For fixed $\mathrm{mx}$, each $t$ asks for the maximum $\mathrm{dp}[\mathrm{mx}][\mathrm{sum}]$ over $\mathrm{sum}$ in a sliding window whose width is at most $k+1$. How fast can you fill one entire row $\mathrm{ndp}[\mathrm{mx}][0..k]$ this way?
Answer to Hint 7: A deque (or monotone queue) for sliding-window maximum does one row in $O(k)$ time, so all no-raise updates for friend $i$ cost $O(k^2)$.
Now suppose $v > \mathrm{mx}$, so $\mathrm{new\_mx} = v$ and this visit adds $v$. Writing $\mathrm{new\_sum} = \mathrm{sum} + v$, which older states $(\mathrm{mx}, \mathrm{sum})$ can lead to the same pair $(v, \mathrm{new\_sum})$?
Answer to Hint 8: You need $\mathrm{mx} < v$ and $\mathrm{sum} = \mathrm{new\_sum} - v$. For fixed $(v, \mathrm{new\_sum})$, the raise transition is
$$ \mathrm{ndp}[v][\mathrm{new\_sum}] \leftarrow \max\Bigl(\mathrm{ndp}[v][\mathrm{new\_sum}],\; v + \max_{\mathrm{mx} < v} \mathrm{dp}[\mathrm{mx}][\mathrm{new\_sum} - v]\Bigr). $$If you precompute, for each $\mathrm{sum}$, the prefix maximum of $\mathrm{dp}[\cdot][\mathrm{sum}]$ over the first coordinate, how many $(v, \mathrm{new\_sum})$ pairs do you touch per friend?

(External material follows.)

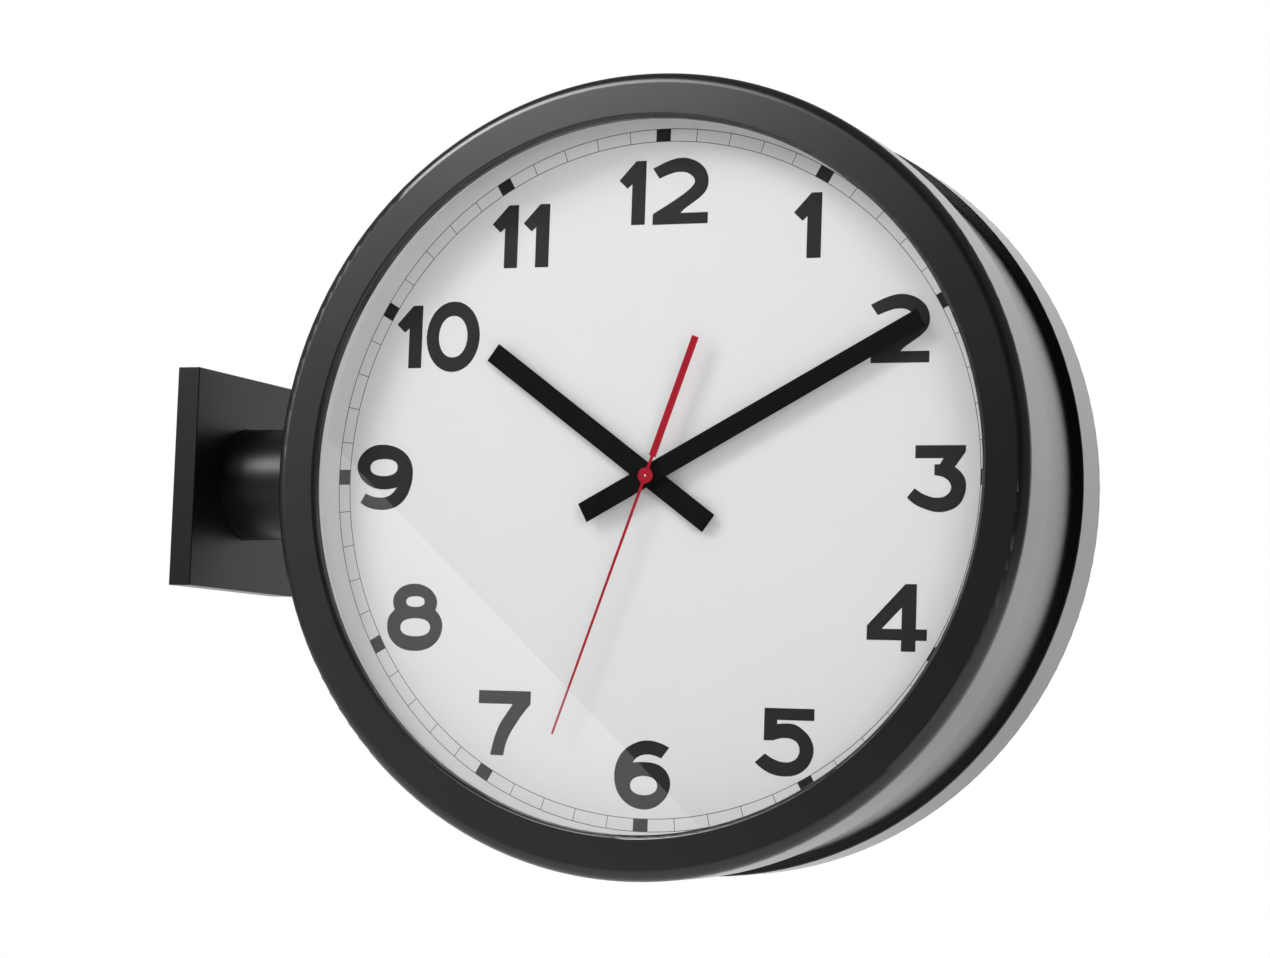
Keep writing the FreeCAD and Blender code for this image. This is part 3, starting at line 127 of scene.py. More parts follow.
def edit_all(piece):
    """Opens a piece in Edit Mode with everything selected."""
    pick(piece)
    bpy.ops.object.mode_set(mode="EDIT")
    bpy.ops.mesh.select_all(action="SELECT")


def join(pieces, name):
    """Joins several pieces to one."""
    deselect_all()
    for piece in pieces:
        piece.select_set(True)
    bpy.context.view_layer.objects.active = pieces[0]
    bpy.ops.object.join()
    joined = bpy.context.object
    joined.name = joined.data.name = name
    return joined


def hang_on_clock(piece):
    """The piece is attached to the housing's body and moves with it."""
    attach(piece, "housing")


print("dial front", round(dial_y, 4), "clock axis", round(clock_x, 4))

# %% [markdown]
# ## Effects that several finishes share
#
# Nothing in a real clock is one flat colour. Stoved paint has a very fine orange peel, moulded
# plastic has the grain of its mould, and both shine unevenly where dust and hands have been.
# Noise makes both effects. They are wanted in almost every finish, each at its own scale, so
# they are node groups with named inputs.

# %% A group for grain and a group for uneven shine
def set_inputs(node, values):
    """Sets inputs by their names, in which _ stands for a space."""
    for name, value in values.items():
        node.inputs[name.replace("_", " ")].default_value = value


def add_node(tree, kind, **values):
    """A new node with some of its inputs set."""
    node = tree.nodes.new(kind)
    set_inputs(node, values)
    return node


def add_math(tree, operation, *values):
    """A Math node; None leaves an input to a link."""
    node = tree.nodes.new("ShaderNodeMath")
    node.operation = operation
    for socket, value in zip(node.inputs, values):
        if value is not None:
            socket.default_value = value
    return node


def add_group(tree, group, **values):
    """A group as a node, with some of its inputs set."""
    node = tree.nodes.new("ShaderNodeGroup")
    node.node_tree = group
    set_inputs(node, values)
    return node


def find_node(tree, kind):
    """The first node of a kind."""
    return next(node for node in tree.nodes if node.type == kind)


def new_group(name, sockets):
    """An empty node group with these (name, direction, kind, value) sockets."""
    tree = bpy.data.node_groups.new(name, "ShaderNodeTree")
    for label, direction, kind, value in sockets:
        socket = tree.interface.new_socket(label, in_out=direction, socket_type=kind)
        if value is not None:
            socket.default_value = value
    return tree, tree.nodes.new("NodeGroupInput"), tree.nodes.new("NodeGroupOutput")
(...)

Answer to Hint 9: For each $\mathrm{sum}$, build $\mathrm{best}[\mathrm{mx}] = \max_{m \le \mathrm{mx}} \mathrm{dp}[m][\mathrm{sum}]$ in $O(k)$. Then each raise is one table lookup: $O(1)$ per $(v, \mathrm{new\_sum})$ with $v \le \min(a_i, k - \mathrm{sum})$, for $O(k^2)$ raises per friend.
Together with Hint 7, one friend is $O(k^2)$ and a test case is $O(n k^2)$.
Initialize $\mathrm{dp}[0][0] = 0$ and all other entries to $-\infty$. After all $n$ friends, take the maximum $\mathrm{dp}[\mathrm{mx}][\mathrm{sum}]$ over $\mathrm{mx}, \mathrm{sum} \le k$.